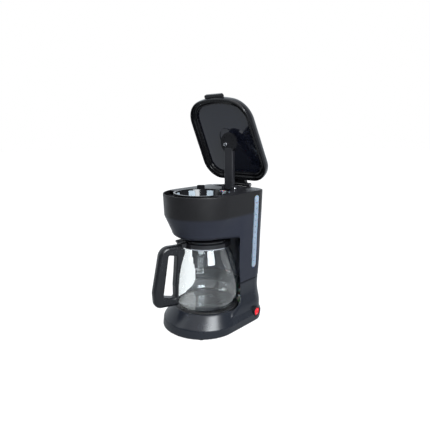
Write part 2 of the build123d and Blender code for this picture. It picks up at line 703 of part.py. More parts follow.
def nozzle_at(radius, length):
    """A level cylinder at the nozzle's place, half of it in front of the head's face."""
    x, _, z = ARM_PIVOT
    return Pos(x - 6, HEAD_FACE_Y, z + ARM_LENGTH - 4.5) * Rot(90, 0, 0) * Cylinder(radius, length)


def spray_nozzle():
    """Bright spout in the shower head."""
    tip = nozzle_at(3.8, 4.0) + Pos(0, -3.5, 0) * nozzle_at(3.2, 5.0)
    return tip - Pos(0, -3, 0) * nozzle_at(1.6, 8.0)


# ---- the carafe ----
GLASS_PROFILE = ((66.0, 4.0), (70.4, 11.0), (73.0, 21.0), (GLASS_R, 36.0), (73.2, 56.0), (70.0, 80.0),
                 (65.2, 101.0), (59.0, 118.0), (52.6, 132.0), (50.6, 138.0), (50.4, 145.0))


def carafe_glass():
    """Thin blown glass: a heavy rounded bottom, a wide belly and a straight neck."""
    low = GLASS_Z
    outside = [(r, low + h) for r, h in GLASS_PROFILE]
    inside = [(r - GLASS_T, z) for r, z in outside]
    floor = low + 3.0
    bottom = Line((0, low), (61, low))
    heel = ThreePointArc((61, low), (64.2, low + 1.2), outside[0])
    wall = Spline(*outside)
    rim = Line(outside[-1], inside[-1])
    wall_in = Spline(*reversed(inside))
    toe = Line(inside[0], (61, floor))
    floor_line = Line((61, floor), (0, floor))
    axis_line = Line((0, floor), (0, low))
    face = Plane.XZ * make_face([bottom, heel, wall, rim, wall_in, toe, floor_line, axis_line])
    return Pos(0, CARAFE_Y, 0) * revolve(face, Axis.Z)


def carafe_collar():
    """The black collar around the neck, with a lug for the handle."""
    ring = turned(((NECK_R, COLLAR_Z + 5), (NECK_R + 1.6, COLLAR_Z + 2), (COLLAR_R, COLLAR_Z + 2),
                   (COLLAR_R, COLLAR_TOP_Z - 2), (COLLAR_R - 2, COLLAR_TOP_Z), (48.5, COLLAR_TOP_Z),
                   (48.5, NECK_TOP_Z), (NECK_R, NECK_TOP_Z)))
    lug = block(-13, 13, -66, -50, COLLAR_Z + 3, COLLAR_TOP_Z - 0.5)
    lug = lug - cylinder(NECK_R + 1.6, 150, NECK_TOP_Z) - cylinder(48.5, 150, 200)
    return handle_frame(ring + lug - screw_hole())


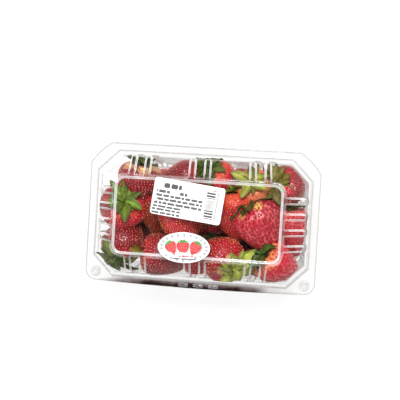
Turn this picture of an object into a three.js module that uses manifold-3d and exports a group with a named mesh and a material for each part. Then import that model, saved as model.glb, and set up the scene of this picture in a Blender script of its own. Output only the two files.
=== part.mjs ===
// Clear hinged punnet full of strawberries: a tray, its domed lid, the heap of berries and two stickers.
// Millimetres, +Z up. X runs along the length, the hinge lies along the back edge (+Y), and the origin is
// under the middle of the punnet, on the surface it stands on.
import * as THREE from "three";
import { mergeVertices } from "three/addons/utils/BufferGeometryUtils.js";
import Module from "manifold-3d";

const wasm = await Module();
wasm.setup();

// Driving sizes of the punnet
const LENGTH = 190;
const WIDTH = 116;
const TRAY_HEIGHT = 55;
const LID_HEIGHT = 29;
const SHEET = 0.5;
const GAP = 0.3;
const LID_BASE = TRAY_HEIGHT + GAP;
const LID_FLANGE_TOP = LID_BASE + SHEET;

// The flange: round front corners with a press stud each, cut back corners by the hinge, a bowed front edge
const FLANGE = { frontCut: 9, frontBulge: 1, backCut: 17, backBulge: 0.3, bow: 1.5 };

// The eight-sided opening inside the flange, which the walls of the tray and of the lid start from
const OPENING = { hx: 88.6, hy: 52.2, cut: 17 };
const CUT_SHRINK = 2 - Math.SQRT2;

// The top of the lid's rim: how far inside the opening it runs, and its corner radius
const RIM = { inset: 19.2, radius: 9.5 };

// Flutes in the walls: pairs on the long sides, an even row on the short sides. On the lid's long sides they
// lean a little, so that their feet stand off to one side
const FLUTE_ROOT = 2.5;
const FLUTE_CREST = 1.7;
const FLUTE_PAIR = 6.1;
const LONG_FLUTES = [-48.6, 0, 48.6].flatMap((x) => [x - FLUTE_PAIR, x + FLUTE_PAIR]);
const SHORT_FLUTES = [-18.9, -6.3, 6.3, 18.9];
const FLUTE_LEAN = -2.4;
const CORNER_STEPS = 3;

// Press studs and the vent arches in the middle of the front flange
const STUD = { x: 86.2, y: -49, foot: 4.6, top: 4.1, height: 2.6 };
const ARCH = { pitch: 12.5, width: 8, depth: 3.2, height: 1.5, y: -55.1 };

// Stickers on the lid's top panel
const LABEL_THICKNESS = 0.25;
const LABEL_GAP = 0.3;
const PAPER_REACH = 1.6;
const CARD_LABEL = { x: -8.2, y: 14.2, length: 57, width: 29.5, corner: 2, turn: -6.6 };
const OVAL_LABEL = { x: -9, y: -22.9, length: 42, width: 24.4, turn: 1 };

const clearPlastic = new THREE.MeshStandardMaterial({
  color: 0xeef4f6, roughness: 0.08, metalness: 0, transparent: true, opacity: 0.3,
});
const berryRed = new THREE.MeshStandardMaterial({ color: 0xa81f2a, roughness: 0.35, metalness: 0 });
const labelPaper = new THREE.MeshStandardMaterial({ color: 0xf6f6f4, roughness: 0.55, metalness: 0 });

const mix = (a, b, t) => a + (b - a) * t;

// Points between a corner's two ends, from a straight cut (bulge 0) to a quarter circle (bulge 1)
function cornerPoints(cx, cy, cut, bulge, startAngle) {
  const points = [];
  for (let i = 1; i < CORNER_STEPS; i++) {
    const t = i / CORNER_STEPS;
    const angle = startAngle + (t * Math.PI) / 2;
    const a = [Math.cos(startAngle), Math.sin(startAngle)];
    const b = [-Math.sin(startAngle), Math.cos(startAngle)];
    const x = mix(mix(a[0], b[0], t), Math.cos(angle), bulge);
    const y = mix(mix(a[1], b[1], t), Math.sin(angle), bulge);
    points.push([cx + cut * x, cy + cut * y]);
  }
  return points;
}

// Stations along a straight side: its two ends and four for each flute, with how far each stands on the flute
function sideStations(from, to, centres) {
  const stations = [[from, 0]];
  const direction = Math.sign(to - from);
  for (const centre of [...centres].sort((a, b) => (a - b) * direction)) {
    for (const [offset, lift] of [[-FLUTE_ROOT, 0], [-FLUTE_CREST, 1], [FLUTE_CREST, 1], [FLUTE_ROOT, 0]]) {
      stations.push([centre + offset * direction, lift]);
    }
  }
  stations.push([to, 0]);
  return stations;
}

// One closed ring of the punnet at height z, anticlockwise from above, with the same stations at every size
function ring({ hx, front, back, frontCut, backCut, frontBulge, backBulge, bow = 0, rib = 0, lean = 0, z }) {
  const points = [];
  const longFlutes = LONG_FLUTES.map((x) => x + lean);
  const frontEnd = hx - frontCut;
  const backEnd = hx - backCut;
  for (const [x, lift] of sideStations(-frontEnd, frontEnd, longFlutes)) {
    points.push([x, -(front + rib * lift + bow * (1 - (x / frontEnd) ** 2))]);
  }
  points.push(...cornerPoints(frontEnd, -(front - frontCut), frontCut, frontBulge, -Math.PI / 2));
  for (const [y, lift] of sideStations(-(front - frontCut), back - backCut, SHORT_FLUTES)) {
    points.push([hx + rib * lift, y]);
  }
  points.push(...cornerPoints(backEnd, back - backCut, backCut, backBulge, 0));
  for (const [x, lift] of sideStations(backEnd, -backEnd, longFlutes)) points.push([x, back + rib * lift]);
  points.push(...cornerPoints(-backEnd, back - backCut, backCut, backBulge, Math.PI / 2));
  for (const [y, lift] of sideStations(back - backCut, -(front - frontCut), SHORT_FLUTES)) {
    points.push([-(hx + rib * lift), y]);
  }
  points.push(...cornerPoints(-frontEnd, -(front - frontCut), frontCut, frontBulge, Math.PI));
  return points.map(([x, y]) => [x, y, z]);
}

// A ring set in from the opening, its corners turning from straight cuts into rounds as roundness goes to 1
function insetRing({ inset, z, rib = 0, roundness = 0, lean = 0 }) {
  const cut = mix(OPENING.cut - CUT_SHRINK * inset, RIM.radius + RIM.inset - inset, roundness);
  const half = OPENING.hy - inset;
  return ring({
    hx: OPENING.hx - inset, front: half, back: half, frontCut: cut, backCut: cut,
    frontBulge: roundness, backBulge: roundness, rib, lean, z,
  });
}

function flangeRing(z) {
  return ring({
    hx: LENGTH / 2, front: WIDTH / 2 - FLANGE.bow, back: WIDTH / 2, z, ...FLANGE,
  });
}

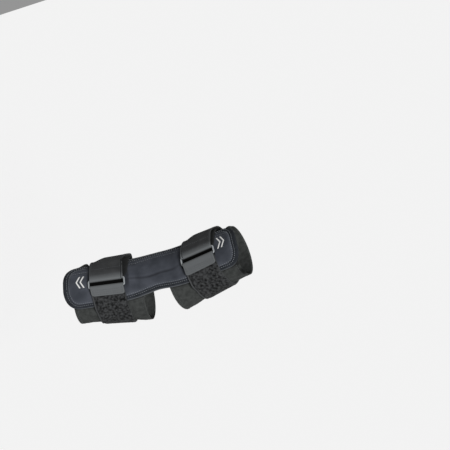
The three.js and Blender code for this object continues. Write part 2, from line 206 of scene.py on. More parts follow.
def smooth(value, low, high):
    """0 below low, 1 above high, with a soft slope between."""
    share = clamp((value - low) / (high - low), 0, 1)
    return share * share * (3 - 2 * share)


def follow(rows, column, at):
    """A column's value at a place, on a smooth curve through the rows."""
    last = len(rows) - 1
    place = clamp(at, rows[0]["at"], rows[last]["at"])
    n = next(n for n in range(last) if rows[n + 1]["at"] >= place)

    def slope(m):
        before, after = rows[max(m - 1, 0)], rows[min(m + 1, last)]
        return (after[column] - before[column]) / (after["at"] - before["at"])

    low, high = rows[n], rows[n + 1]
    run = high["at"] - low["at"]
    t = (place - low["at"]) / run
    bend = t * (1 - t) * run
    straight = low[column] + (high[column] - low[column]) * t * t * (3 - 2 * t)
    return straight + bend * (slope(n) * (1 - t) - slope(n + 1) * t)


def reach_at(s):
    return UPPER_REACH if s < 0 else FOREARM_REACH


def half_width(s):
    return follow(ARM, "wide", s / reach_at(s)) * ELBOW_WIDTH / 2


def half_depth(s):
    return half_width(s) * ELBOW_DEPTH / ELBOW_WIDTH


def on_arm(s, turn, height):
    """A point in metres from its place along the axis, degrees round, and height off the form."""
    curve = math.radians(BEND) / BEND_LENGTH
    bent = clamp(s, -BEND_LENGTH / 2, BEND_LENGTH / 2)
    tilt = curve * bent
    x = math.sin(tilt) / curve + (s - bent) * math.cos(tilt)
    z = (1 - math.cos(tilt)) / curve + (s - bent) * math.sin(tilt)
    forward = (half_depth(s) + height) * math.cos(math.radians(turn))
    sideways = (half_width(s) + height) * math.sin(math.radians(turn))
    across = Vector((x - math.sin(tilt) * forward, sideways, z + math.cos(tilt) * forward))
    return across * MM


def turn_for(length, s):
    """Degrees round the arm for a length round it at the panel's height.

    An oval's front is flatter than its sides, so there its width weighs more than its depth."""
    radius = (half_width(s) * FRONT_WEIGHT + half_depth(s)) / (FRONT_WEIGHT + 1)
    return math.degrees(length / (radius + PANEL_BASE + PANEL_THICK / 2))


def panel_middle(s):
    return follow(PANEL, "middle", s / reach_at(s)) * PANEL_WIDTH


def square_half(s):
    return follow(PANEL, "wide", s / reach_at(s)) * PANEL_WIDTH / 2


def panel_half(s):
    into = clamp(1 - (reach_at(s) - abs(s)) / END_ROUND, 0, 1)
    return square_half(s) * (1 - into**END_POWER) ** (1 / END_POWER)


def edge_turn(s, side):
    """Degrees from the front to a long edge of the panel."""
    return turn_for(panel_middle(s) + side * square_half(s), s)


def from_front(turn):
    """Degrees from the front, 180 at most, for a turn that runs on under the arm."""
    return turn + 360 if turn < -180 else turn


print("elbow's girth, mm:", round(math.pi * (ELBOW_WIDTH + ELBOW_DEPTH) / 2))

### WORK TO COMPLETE
Exactly as they appear, please write out the lines from the opening of the listing above down to the line containing "return Pos(x - 6, HEAD_FACE_Y, z", with both end lines included.

### ANSWER TO THIS EXERCISE
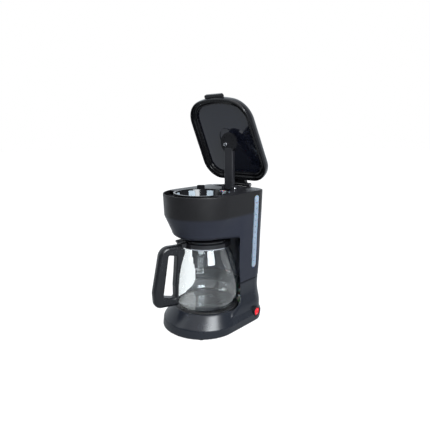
Write part 2 of the build123d and Blender code for this picture. It picks up at line 703 of part.py. More parts follow.
def nozzle_at(radius, length):
    """A level cylinder at the nozzle's place, half of it in front of the head's face."""
    x, _, z = ARM_PIVOT
    return Pos(x - 6, HEAD_FACE_Y, z + ARM_LENGTH - 4.5) * Rot(90, 0, 0) * Cylinder(radius, length)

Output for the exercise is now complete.